Pour le reste, un Hamster Jovial, victime collatérale d'un navet aujourd'hui bien oublié mais qui fit son petit scandale à l'époque - Themroc :



Un must qui en dit long, ici intégralement retranscrit, qui nous apprend que "Lou Reed est marié et morose; l'article de « Rolling-Stone » - sic - aussi d'ailleurs - morose je veux dire. Il y a juste un passage cocasse au moment où Andy Warhol - toujours lui - s'assied près de lui sur le sofa en balançant un Polaroïd entre ses genoux (sic. Ici, je pense qu'il s'agit des genoux de Warhol...). Il montre une photo à Lou.

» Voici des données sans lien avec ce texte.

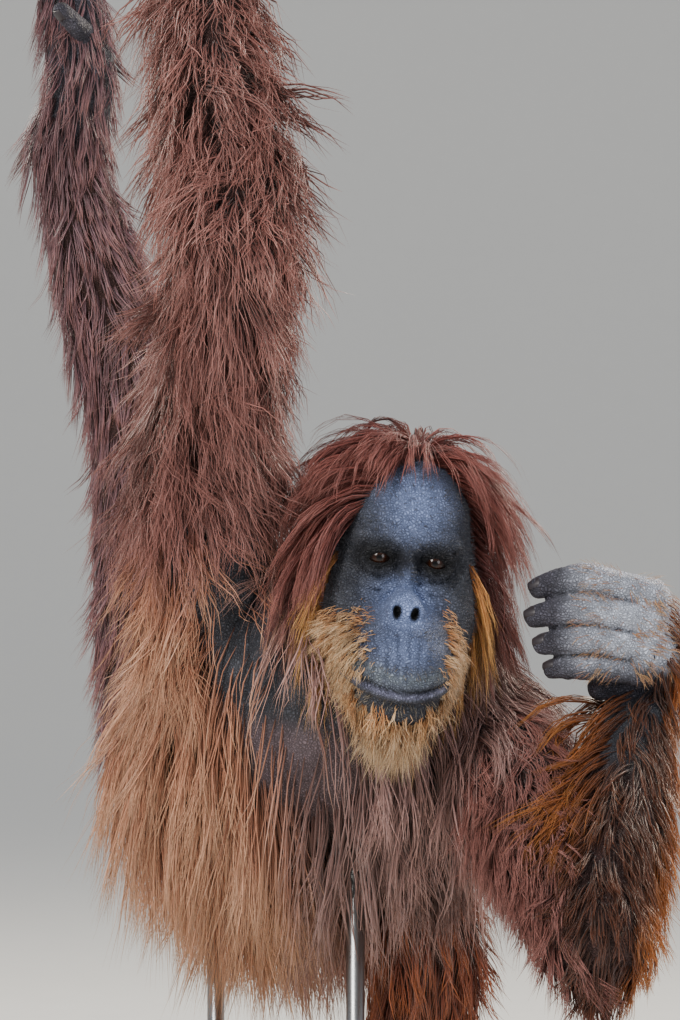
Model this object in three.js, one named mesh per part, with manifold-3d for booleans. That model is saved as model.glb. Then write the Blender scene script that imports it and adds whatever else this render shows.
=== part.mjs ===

«Je te la donne, tu peux... hum... la garder », dit Andy d'une voix hésitante.

«N'oublie pas de la signer, dit Lou comme ça Betty et moi on pourra la vendre et faire un peu de fric."

Cruauté et cynisme en garantissent l’authenticité.


Surprise enfin, avec un Garnier désertant l'Ouest américain et ses trips inter-continentaux, pour se poser à Berlin et délivrer une sorte de mini-guide de la ville, Guide du Routard condensé et au petit pied, politiquement ignare. Rien de grave : l'homme a des lettres, et écrit sous la double référence de Céline et de Lou Reed - les deux n'ont pas vu le même Berlin, on s'en doute...


« Je comprenais pas, mais peu à peu j'ai saisi... C'était une ville plus qu'en décors... des rues entières de façades, tous les intérieurs croulés, sombrés dans les trous... Pluie, soleil ou neige, Berlin n'a jamais fait rire, personne! Un ciel que rien ne peut égayer jamais. Regardez leurs visages, même leurs eaux, leur Spree... comme il passe, inexorable, lent, si limoneux, noir. que rien que de le regarder il couperait la chique, l'envie de rire à plusieurs peuples.

On le regardait du parapet, nous là, Lili, moi, Bébert...»

( L.F. Céline sur Berlin en 1944, "Nord" ).


In Berlin, by the Wall

You were 5 feet, 10 inches tall

It was very nice

Candlelight and Dubonnet on ice….

We were in a small café

You could hear the guitar play

It was very nice

Honey it was paradise...

( Lou Reed, Berlin ).


J'oubliais : le "Bricoles" du mois est excellent. Plus que cela.